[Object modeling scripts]

□ □ □

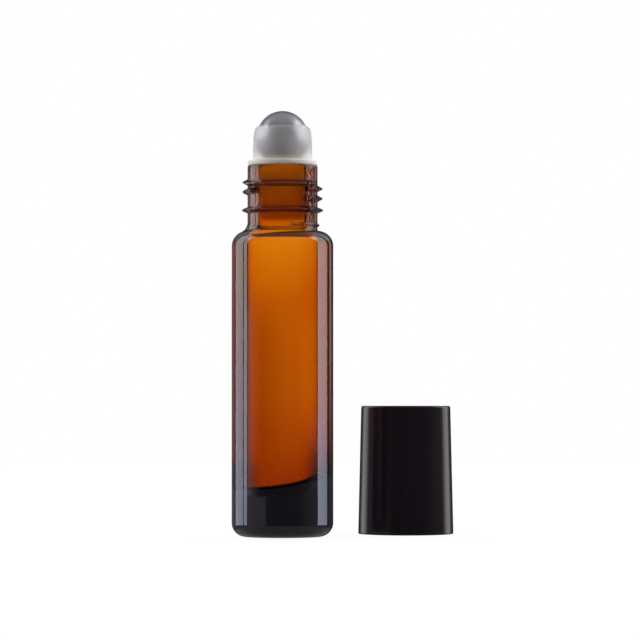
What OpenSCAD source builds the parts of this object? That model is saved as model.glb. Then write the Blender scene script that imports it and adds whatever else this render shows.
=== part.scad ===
// Roll-on bottle: thick amber glass, snap-in ball housing, steel ball, tapered screw cap.
// All sizes in millimetres. +Z is up, the origin is the middle of the bottle's foot, and the
// cap stands on the same table beside the bottle, open end down.

/* [Glass body] */
// Outer diameter of the body
body_d = 20; // [19.5:0.1:24]
// Height of the top of the shoulder above the table
shoulder_z = 60.1; // [40:0.1:90]
// Radius of the rounded shoulder
shoulder_r = 2.95; // [1.5:0.05:3]
// Radius of the rounding round the foot
foot_r = 2.75; // [1:0.05:3]
// Thickness of the body wall
wall = 3.15; // [2.5:0.05:3.4]
// Height of the cavity floor on the axis, over the solid base
floor_z = 8.9; // [7:0.1:14]
// Slope of the cavity floor in degrees, rising towards +X
floor_tilt = 8.5; // [0:0.5:10]
// Rounding where the cavity floor meets its wall
floor_r = 1.2; // [1:0.1:3]
// Height of the shoulder's top above the cavity's roof
roof_drop = 1.1; // [1:0.05:2]
// Rounding where the cavity's roof meets its wall
roof_r = 1.9; // [1:0.1:2.1]
// Depth of the hollow under the foot
punt_h = 0.55; // [0.2:0.05:1]
// Width of the flat ring that the foot stands on
foot_ring = 1.2; // [0.6:0.1:2]

/* [Neck] */
// Outer diameter of the neck, under the ridges of its thread
neck_d = 13.8; // [13.4:0.1:14]
// Height of the neck above the shoulder
neck_h = 12.9; // [10:0.1:16]
// Bore that takes the plug of the ball housing
bore_d = 9.4; // [9.2:0.1:9.8]
// Height of the middle of the bead above the shoulder
bead_up = 4.1; // [3:0.1:6]
// Diameter over the bead
bead_d = 16; // [15:0.1:16.2]
// Height of the bead
bead_w = 1.3; // [1:0.1:2]
// Radius of the fillet at the foot of the neck
neck_fillet = 0.5; // [0.2:0.05:0.8]
// Height above the shoulder of the low ridge that the neck ring of the mould leaves
seam_up = 1.15; // [1:0.05:1.5]
// Diameter over that ridge
seam_d = 14.6; // [14.2:0.1:15]
// Height of that ridge
seam_w = 0.9; // [0.6:0.1:1]
// Rounding of the rim's outer edge
rim_r = 0.35; // [0.1:0.05:0.6]
// Chamfer at the mouth of the bore
mouth_chamfer = 0.3; // [0.1:0.05:0.5]

/* [Ball and housing] */
// Diameter of the ball
ball_d = 10; // [9.5:0.05:10.1]
// Running clearance between the ball and its socket, on the radius
ball_gap = 0.06; // [0.03:0.01:0.1]
// Height of the ball's centre above the flange
ball_up = 4.8; // [4.7:0.05:5]
// Diameter of the flange that rests on the glass
flange_d = 13.8; // [13:0.1:14]
// Thickness of the flange
flange_t = 1; // [0.8:0.05:1.5]
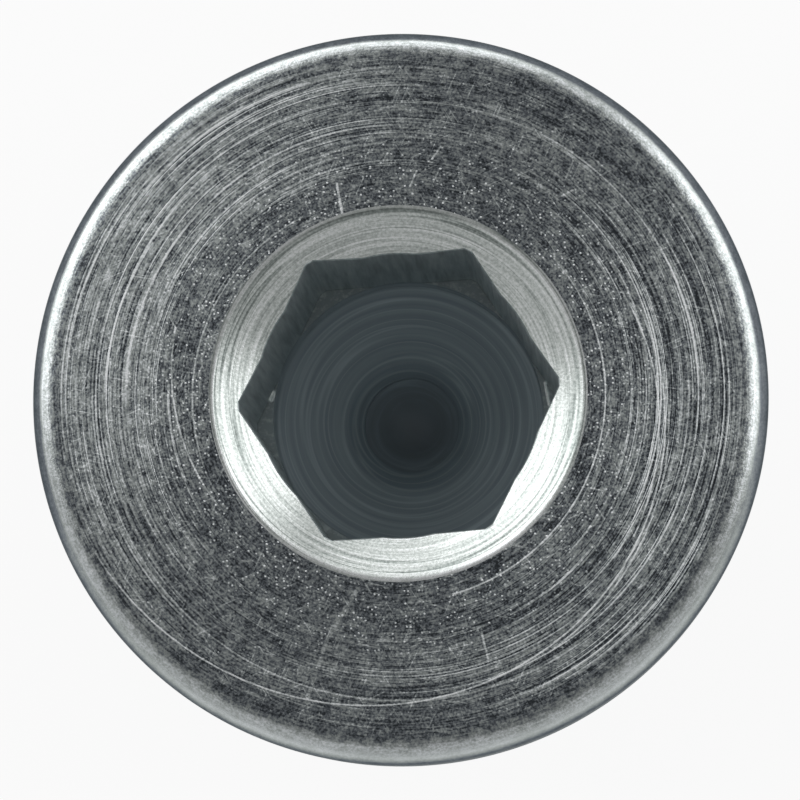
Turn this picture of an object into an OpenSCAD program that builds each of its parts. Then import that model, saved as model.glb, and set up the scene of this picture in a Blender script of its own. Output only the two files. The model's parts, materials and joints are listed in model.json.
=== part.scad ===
// Hexagon-socket screw plug with a collar, turned from one bar of steel.
// It stands on its threaded end, with the socket facing up.
// Millimetres, +Z up. The origin is the centre of the threaded end face.

/* [Collar] */
// Diameter of the collar
collar_d = 32; // [29:0.5:44]
// Height of the collar, from its seat to its outer face
collar_h = 4; // [3:0.1:12]
// Radius that rounds the outer edge of the collar's face
face_edge_r = 1.3; // [0.2:0.1:1.8]
// Chamfer round the edge of the collar's seat
seat_chamfer = 0.4; // [0.1:0.1:1]

/* [Thread] */
// Major diameter of the thread, at which the shank is drawn plain
thread_d = 26.441; // [24:0.001:27.5]
// Pitch of the thread, which sets how deep its root lies
thread_pitch = 1.814; // [1.2:0.001:2.2]
// Angle between the flanks of the thread
thread_angle = 55; // [50:1:60]
// Length of the shank, from its end face to the collar's seat
shank_l = 16; // [12:0.5:30]
// How far below the thread's root the lead chamfer starts
lead_in = 0.35; // [0.1:0.05:1]

/* [Undercut] */
// Width of the undercut between the thread and the collar
undercut_w = 4; // [3.4:0.1:6]
// How far the undercut's floor lies below the thread's root
undercut_clearance = 0.35; // [0.1:0.05:1]
// Angle at which the thread runs down into the undercut
undercut_slope = 45; // [45:1:60]
// Fillet between the undercut's floor and the collar's seat
undercut_fillet_r = 0.8; // [0.2:0.1:1]

/* [Socket] */
// Width of the hexagon across its flats
socket_af = 12.2; // [8:0.1:13]
// Depth of the hexagon, from the collar's face
socket_depth = 9.6; // [6:0.1:12]
// How much of each hexagon corner the broach leaves uncut
socket_corner_trim = 0.1; // [0.05:0.01:0.3]
// Diameter of the countersink at the collar's face
countersink_d = 16.1; // [14.4:0.1:22]
// Angle of the countersink, from wall to wall
countersink_angle = 120; // [90:1:130]

/* [Drilled hole] */
// How much wider the drilled hole is than the hexagon's flats
drill_oversize = 0.2; // [0.1:0.05:0.6]
// Depth of the full drill diameter below the hexagon, for the broach's chips
chip_room = 1.3; // [0.5:0.1:3]
// Point angle of the drill and of the pilot drill
drill_angle = 118; // [90:1:140]
// Diameter of the pilot hole
pilot_d = 4.4; // [2:0.1:8]
// Depth of the step that the pilot hole leaves in the drill's cone
pilot_step = 0.25; // [0.1:0.05:1]

/* [Hidden] */
// How far a cutter reaches past the surface that it opens
cut_over = 1;
$fn = 96;

// The whole plug
plug_h = shank_l + collar_h;
collar_r = collar_d / 2;

// The root of a thread whose triangle loses a sixth of its height at the crest and at the root
thread_r = thread_d / 2;
thread_h = (2 / 3) * thread_pitch / (2 * tan(thread_angle / 2));
root_r = thread_r - thread_h;

// The shank's outline
lead_h = thread_h + lead_in;
undercut_r = root_r - undercut_clearance;
undercut_z = shank_l - undercut_w;
floor_z = undercut_z + (thread_r - undercut_r) / tan(undercut_slope);

// The socket
socket_corner_r = socket_af / sqrt(3) - socket_corner_trim;
countersink_r = countersink_d / 2;
countersink_tan = tan(countersink_angle / 2);

// The drilled hole: where the full diameter, the cone and the pilot hole end
drill_r = (socket_af + drill_oversize) / 2;
drill_tan = tan(drill_angle / 2);
pilot_r = pilot_d / 2;
drill_z = plug_h - socket_depth - chip_room;
cone_z = drill_z - (drill_r - pilot_r) / drill_tan;
pilot_z = cone_z - pilot_step;
point_z = pilot_z - pilot_r / drill_tan;

// What lies outside a quarter circle: taken from a corner, it rounds the corner
module outside_quarter(r) {
    difference() {
        square(r + cut_over);
        circle(r);
    }
}

// What lies between a corner's two sides and a circle that touches both
module inside_quarter(r) {
    difference() {
        square(r);
        translate([r, r]) circle(r);
    }
}

module collar_profile() {
    difference() {
        translate([0, shank_l]) square([collar_r, collar_h]);
        translate([collar_r - face_edge_r, plug_h - face_edge_r]) outside_quarter(face_edge_r);
        translate([collar_r, shank_l]) rotate(45) square(seat_chamfer * sqrt(2), center = true);
    }
}

module shank_profile() {
    polygon([
        [0, 0],
        [thread_r - lead_h, 0],
        [thread_r, lead_h],
        [thread_r, undercut_z],
        [undercut_r, floor_z],
        [undercut_r, shank_l + cut_over],
        [0, shank_l + cut_over]
    ]);
    translate([undercut_r, shank_l]) mirror([0, 1]) inside_quarter(undercut_fillet_r);
}

module turned_blank() {
    rotate_extrude() {
        collar_profile();
        shank_profile();
    }
}

// The broached hexagon, with its corners on the X axis
module hexagon() {
    translate([0, 0, plug_h - socket_depth]) intersection() {
        cylinder(r = socket_af / sqrt(3), h = socket_depth + cut_over, $fn = 6);
        cylinder(r = socket_corner_r, h = socket_depth + cut_over);
    }
}

// The drilled hole and the countersink at its mouth
module drilled_hole() {
    rotate_extrude() polygon([
        [0, plug_h + cut_over],
        [countersink_r + cut_over * countersink_tan, plug_h + cut_over],
        [drill_r, plug_h - (countersink_r - drill_r) / countersink_tan],
        [drill_r, drill_z],
        [pilot_r, cone_z],
        [pilot_r, pilot_z],
        [0, point_z]
    ]);
}

module screw_plug() {
    color("#8b9296") difference() {
        turned_blank();
        hexagon();
        drilled_hole();
    }
}

screw_plug();
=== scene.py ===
import json
import math

import bmesh
import bpy
import numpy as np
from mathutils import Matrix, Vector


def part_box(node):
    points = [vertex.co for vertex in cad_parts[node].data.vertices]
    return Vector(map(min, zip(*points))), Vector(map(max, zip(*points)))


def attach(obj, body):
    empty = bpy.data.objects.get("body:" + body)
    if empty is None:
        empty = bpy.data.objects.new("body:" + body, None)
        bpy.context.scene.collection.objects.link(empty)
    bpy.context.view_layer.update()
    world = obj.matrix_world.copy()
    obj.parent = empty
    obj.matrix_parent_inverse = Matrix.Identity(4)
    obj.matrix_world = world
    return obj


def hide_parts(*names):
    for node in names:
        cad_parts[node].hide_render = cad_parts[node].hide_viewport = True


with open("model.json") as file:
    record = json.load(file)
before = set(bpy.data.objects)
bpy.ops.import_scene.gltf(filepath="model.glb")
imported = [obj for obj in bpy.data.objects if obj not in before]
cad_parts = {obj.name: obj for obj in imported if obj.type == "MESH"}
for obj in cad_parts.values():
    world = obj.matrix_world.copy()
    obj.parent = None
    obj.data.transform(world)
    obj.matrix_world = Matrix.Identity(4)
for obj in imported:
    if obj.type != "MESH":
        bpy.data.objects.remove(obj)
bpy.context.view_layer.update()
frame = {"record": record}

# The screw plug stands on its threaded end at the origin, +Z up, and scene lengths are metres.
# Sizes named below are in millimetres, and MM turns them into metres. Directions round the axis are in
# degrees from +X towards +Y.
MM = 0.001

# Whole plug, from the frame
TOP_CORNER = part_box("screw_plug")[1] / MM
PLUG_H = TOP_CORNER.z
COLLAR_R = TOP_CORNER.x
MOUNTS = {mount["name"]: mount for mount in frame["record"]["mounts"]}
SEAT_Z = MOUNTS["seal_face"]["pos_m"][2] / MM
THREAD_R = MOUNTS["thread"]["dims"]["r_mm"]

# Collar
SEAT_CHAMFER = 0.4
EDGE_R = 1.3
EDGE_START_R = COLLAR_R - EDGE_R

# Thread: right-handed, with 55 degrees between its flanks, so each leans by half of that. Its depth and the
# rounding of its crest and root are shares of the pitch.
PITCH = 1.814
FLANK_ANGLE = 27.5
THREAD_DEPTH = 0.640327 * PITCH
ROUND_R = 0.137329 * PITCH
ROOT_R = THREAD_R - THREAD_DEPTH
LEAD_IN = 0.35
END_R = ROOT_R - LEAD_IN

# Undercut: its wall slopes at 45 degrees, and one row of the mesh divides its floor
UNDERCUT_W = 4.0
UNDERCUT_CLEARANCE = 0.35
UNDERCUT_Z = SEAT_Z - UNDERCUT_W
UNDERCUT_R = ROOT_R - UNDERCUT_CLEARANCE
UNDERCUT_FLOOR_Z = UNDERCUT_Z + THREAD_R - UNDERCUT_R
FILLET_R = 0.8
UNDERCUT_ROW_Z = SEAT_Z - FILLET_R - 0.6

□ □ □

--- Exercise description ---
Output only the lines running from the line with "obj.data.transform(world)" through the final line of the data, inclusive.

--- Worked answer ---
    obj.data.transform(world)
    obj.matrix_world = Matrix.Identity(4)
for obj in imported:
    if obj.type != "MESH":
        bpy.data.objects.remove(obj)
bpy.context.view_layer.update()
frame = {"record": record}

# The screw plug stands on its threaded end at the origin, +Z up, and scene lengths are metres.
# Sizes named below are in millimetres, and MM turns them into metres. Directions round the axis are in
# degrees from +X towards +Y.
MM = 0.001

# Whole plug, from the frame
TOP_CORNER = part_box("screw_plug")[1] / MM
PLUG_H = TOP_CORNER.z
COLLAR_R = TOP_CORNER.x
MOUNTS = {mount["name"]: mount for mount in frame["record"]["mounts"]}
SEAT_Z = MOUNTS["seal_face"]["pos_m"][2] / MM
THREAD_R = MOUNTS["thread"]["dims"]["r_mm"]

# Collar
SEAT_CHAMFER = 0.4
EDGE_R = 1.3
EDGE_START_R = COLLAR_R - EDGE_R

# Thread: right-handed, with 55 degrees between its flanks, so each leans by half of that. Its depth and the
# rounding of its crest and root are shares of the pitch.
PITCH = 1.814
FLANK_ANGLE = 27.5
THREAD_DEPTH = 0.640327 * PITCH
ROUND_R = 0.137329 * PITCH
ROOT_R = THREAD_R - THREAD_DEPTH
LEAD_IN = 0.35
END_R = ROOT_R - LEAD_IN

# Undercut: its wall slopes at 45 degrees, and one row of the mesh divides its floor
UNDERCUT_W = 4.0
UNDERCUT_CLEARANCE = 0.35
UNDERCUT_Z = SEAT_Z - UNDERCUT_W
UNDERCUT_R = ROOT_R - UNDERCUT_CLEARANCE
UNDERCUT_FLOOR_Z = UNDERCUT_Z + THREAD_R - UNDERCUT_R
FILLET_R = 0.8
UNDERCUT_ROW_Z = SEAT_Z - FILLET_R - 0.6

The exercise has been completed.